While the All England Club is possibly planning a champagne reception for the next British girl to break into the world's top 200 (the No 1, Clare Wood, is ranked 226), one of the most impressive advances in women's tennis is coming from Japan. With six girls inside the top 66, Japan, in tennis terms, is the land of the rising daughter.

Along with the golfer Jumbo Ozaki, the No 6 seed, Kimiko Date, is one of the few Japanese sports personalities capable of knocking sumo wrestling off the back page of the Tokyo newspapers, and she came through against one of those powerfully built German girls you see ferrying two-litre jugs around the tables in Munich beer gardens.

Date has also appeared on one or two front pages of late, concerning rumours that her association with her coach has involved a touch more than polishing her double-handed backhand. Those with a more jaundiced view of the women's circuit say that the real surprise is not so much being romantically linked with her coach, but that the coach is male rather than female.

The Japanese are pretty hot on propriety, and as it is apparently not done for their young ladies to play tennis the wrong way round, Date had to convert from left- to right-handed at an early age. In the current world of women's tennis, an early age is somewhere between being weaned from breast milk to rusk, and the discovery that the Evert collection of Hall Of Fame memorabilia includes a picture in her first tennis dress at the age of eight suggests that she was one of life's late starters.

At 24, you would have thought that Kimiko was almost past her sell-by Date, and for all her skill, she is an unlikely grass-court champion. Her ground strokes are disproportionately heavy for her physique, and she also has variety in her serve - but as this variety manifests itself in first serve pitter, second serve patter, she is unlikely to trouble the likes of Graf.

The heaviest serve of the day was out on Court 14, where Stefan Edberg was being blown away in straight sets by Dick Norman, who, despite sounding a good deal more British than Greg Rusedski, turned out to be a Belgian.

There are any number of entrants for the title of the world's thinnest book, but if you dropped the encyclopaedia of famous Belgians on your foot, you would be very unlucky to sustain anything more than a light bruise.

Belgium is just the place if you like strong lager and a plate of mussels, and as for the tonnage of chips they get through, the French have a standard newspaper headline joke. "Thousands feared dead in Belgian air disaster - light plane lands on chip shop."

Like the Date match, everyone was cheering for one opponent, and it wasn't Norman. As the former Wimbledon champion shuffled around desperately attempting to recall how he used to play tennis (without much success), the air was thick with cries of: "C'mon Stefan!" There were ladies old enough to have been shouting:"C'mon Fred!" when Perry was in his pomp, and girls young enough to have been born too late for Borgmania. But they all, to a woman, shouted: "C'mon Stefan!" Not an "Allez Dick!" to be heard.

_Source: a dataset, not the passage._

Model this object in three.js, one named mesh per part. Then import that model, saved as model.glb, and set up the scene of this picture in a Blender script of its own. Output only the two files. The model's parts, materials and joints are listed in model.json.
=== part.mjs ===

Leaving aside the embarrassment quotient to be negotiated by shouting "Allez Dick!" across a crowded court, all this support for Edberg remained a little puzzling. After all, if there is one tome thinner than the book of famous Belgians, it is undoubtedly The Wit And Charisma of Swedish Tennis Players.

Edberg is blond, polite, smart, but he is the sort of chap who would not alter his deadpan expression if someone slipped a whoopee cushion on to his seat during the change-over. Not to put too fine a point on it, he has been No 1 bore on the computer for most of his career.

Good for the game, then, to have someone as charismatic as Norman see him off. Er, not quite. The blank, faintly puzzled look at Norman's post- match press conference reminded you of one of those foreign correspondents waiting for a cue from the London newsroom, but getting nothing but whistling and static crackling down the earpiece.

Possibly just the language difficulty then. Apparently not. A Belgian television journalist sighed: "If we want 90 seconds of material, we have to ask him at least 12 questions."